Note how this estimate is already three to four times as high as when news of such an initiative first began making the British papers (and this blog) some seven weeks ago.
The VOOs are designed to be a "preventative measure", according to the Home Office paper. "It would mean that, where an individual was known to be dangerous but had not committed a specific qualifying offence, restrictions could still be placed on their behaviour," it says. Like ASBOs, the police or probation service would apply for the orders to the civil courts, where the threshold for proof is lower than in a criminal case. The document says the process will therefore be much quicker and hearsay evidence will be permitted to obtain an order against a suspect.
What does it take to be singled out for a VOO? Not much. Consider:
The paper identifies a series of "risk factors" that could lead to a person being targeted for the new order. These include a person’s formative years and upbringing, "cognitive deficiencies",
as well as
"entrenched pro-criminal or antisocial attitudes."
Hmm. Problems when growing up. Antisocial tendencies. Cognitive troubles. I'd say that covers 40 to 60 percent of the world's population (and 100 percent of adolescents).
Now, which seems more likely to you: that a Violent Offender Order will stop the next Kray Twins in their tracks, or that the full complement of Britain's bobbies will end up chasing after the equivalent of Bart Simpson and Beavis & Butthead?
There's more. A VOO can also be triggered by
...a person’s domestic situation or relationship with their partner or family, as well as more obvious signs such as "possession of paraphernalia related to violent offending (eg, balaclava, baseball bat), or extremist material".
Got that? Possession of extremist material. (Like what? Das Kapital? Mein Kampf? The collected works of Ann Coulter?)
Also, owning a baseball bat. I guess that means five million American kids are on the verge of becoming thugs and misfits.
As a commenter on this U.K. blog notes, Supernanny Tony Blair, a lawyer by trade, seems to lack any fundamental appreciation for British legal tradition. Blair believes that the very notion of justice is quaint and outdated, at least if justice means that people are innocent until proven guilty in a court of law.
Want to talk about "anti-social attitudes"? Well then: What's more anti-social than turning a once-great nation into a two-bit police state, as Blair has consistently done? Want to talk about "cognitive deficiencies"? What's more appallingly dimwitted than criminalizing the possession of sports equipment and Swiss Army knives?
Obviously, I nominate Tony Blair to be the first recipient of a VOO.
Don't look now, but there are plenty of
do gooders, busybodies and know it alls of the same stripe right here in the USA, just waiting for their chance.
It's already starting- speech codes at universities, the latest crusade to pass laws against trans fats....
I keep telling people- hang onto your guns.
Posted by: Martin Owens | Thursday, January 18, 2007 at 04:39 AM
Baseball bats? No-one in the UK plays baseball. You say 'sports equipment', we say 'weapon'.

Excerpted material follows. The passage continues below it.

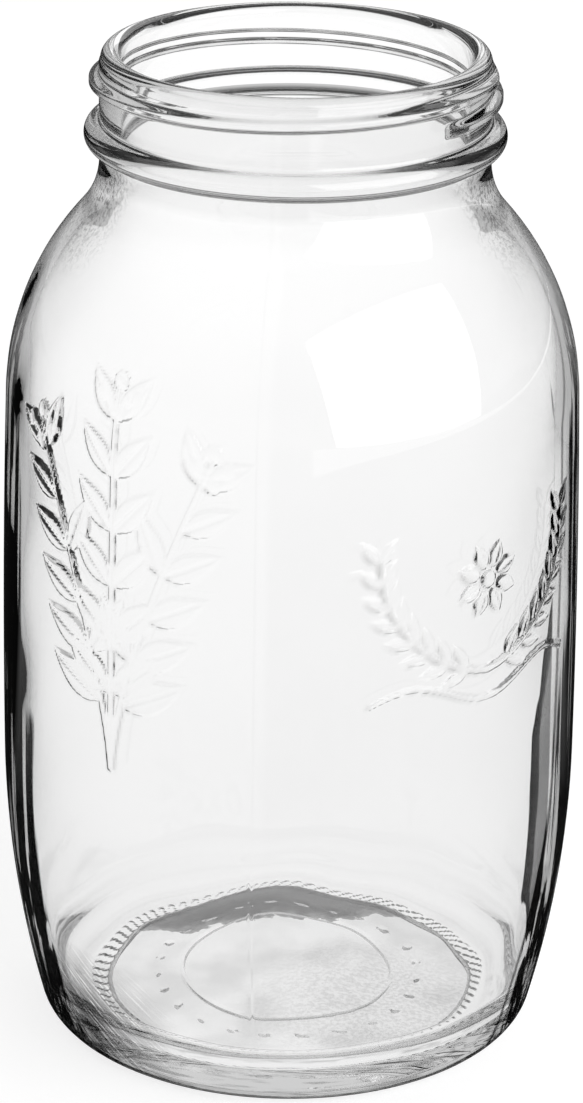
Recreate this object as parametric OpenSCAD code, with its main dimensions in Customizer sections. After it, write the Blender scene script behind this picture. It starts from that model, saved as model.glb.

Posted by: hambrough | Thursday, January 18, 2007 at 08:20 AM
It gets worse. I am just working through some other government proposals, and they are probably going to use "profiling" to figure out who the "bad guys" are.
Where will they get this information? Well, the forthcomming database state.
I also spat blood over the idea that you could target people for "cognitive deficiencies". That is just plain fascist talk.
Posted by: Benedict White | Thursday, January 18, 2007 at 08:27 AM
"Antisocial tendencies..."? Oh, you mean like being a rabid Libertarian, perhaps? Or, gasp, an Agorist? (www.agorism.com) Oh dear, here we go, here we go, here we goooooo.....
When the Law becomes Unjust, Resistance becomes Duty.
Posted by: GreginOz | Friday, January 19, 2007 at 12:07 AM
Hambrough, you seem to miss the point. Maybe baseball is an uncommon passtime on your side of the pond, but this law is essentially allowing the police to punish and individual for owning a oblong wooden object. Substitute baseball bat for cricket bat, 2x4, unassembled chairs and tables. You've banned guns, then knives, now you're looking seriously at heavy things. Normally I'd consider it hyperbolic to suggest that someone with pull in Britain is seriously considering a campaign against balled up fists or big boots but....
The problem is that you are allowing police to seriously curtail the liberty of individuals based on suspicion and hearsay. No trial, no real review, and a presumption of guilt.